Political Career
He was first elected to the Knesset in the 1999 elections on the National Religious Party list. After being re-elected in the 2003 elections, Orlev was appointed Minister of Welfare and Social Services in Ariel Sharon's government. During the crisis in the party over the Gaza disengagement plan, Orlev led the camp which believed staying in the government, rather than leaving the coalition, was the best option. In response, NRP leader Effi Eitam called Orlev a "Meimadnik". When Eitam and Yitzhak Levy quit the government in 2004, Orlev and many NRP members refused to leave the coalition. Orlev then succeeded in taking control of the party, resulting in Eitam and Levy leaving to form the Renewed Religious National Zionist Party (since renamed Ahi), which would later join the National Union.
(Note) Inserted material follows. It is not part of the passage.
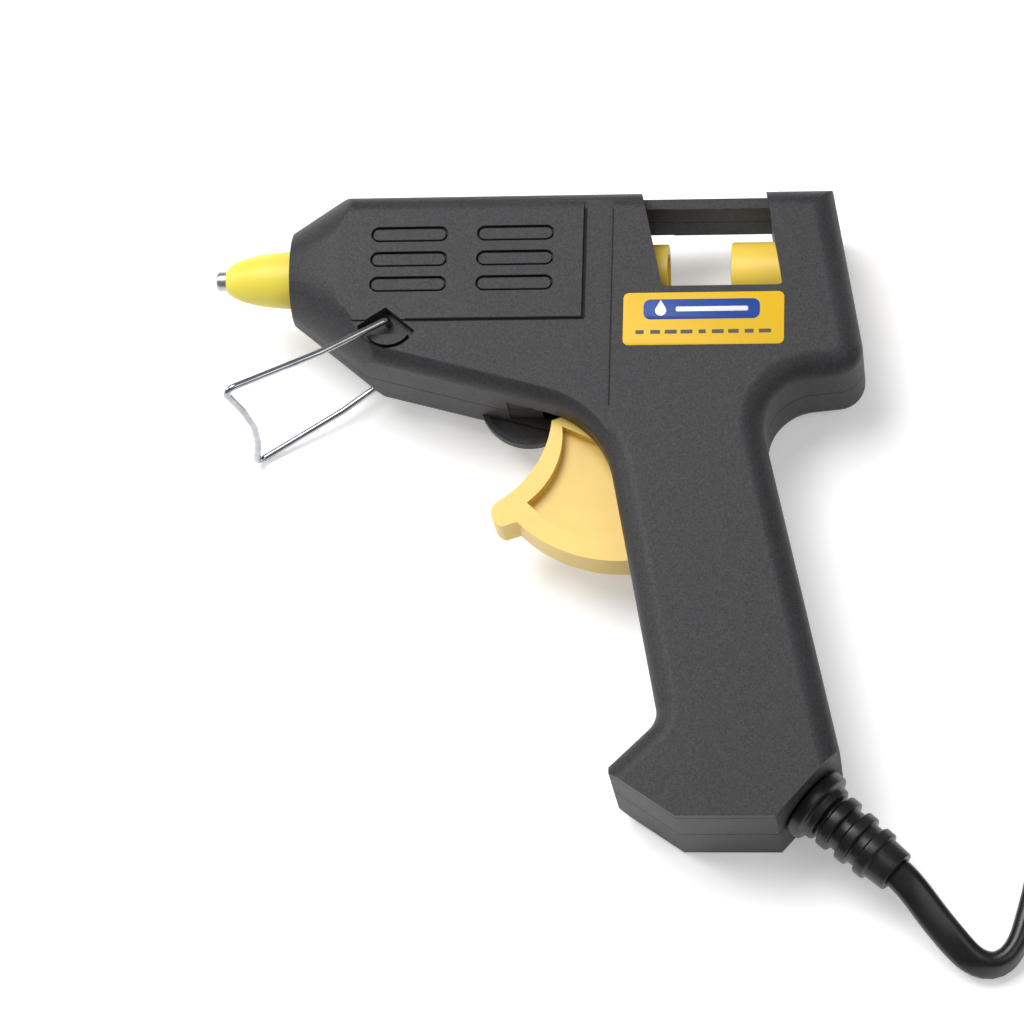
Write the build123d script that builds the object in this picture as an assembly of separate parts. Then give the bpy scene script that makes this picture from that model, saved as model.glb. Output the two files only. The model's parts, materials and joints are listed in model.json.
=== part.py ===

Orlev was re-elected in the 2006 elections. Prior to the 2009 elections the NRP was dissolved and its members joined the Jewish Home. Orlev won second place on the new party's list, and retained his seat in the subsequent elections.
In 2009 the Knesset debated a Private Members Bill proposed by Orlev, providing for imprisonment of anyone who denied that Israel was a Jewish and democratic state. The bill passed its preliminary reading.
He is a co-president of the international Mizrachi movement, of which the National Religious Party and its successor Jewish Home politically represents.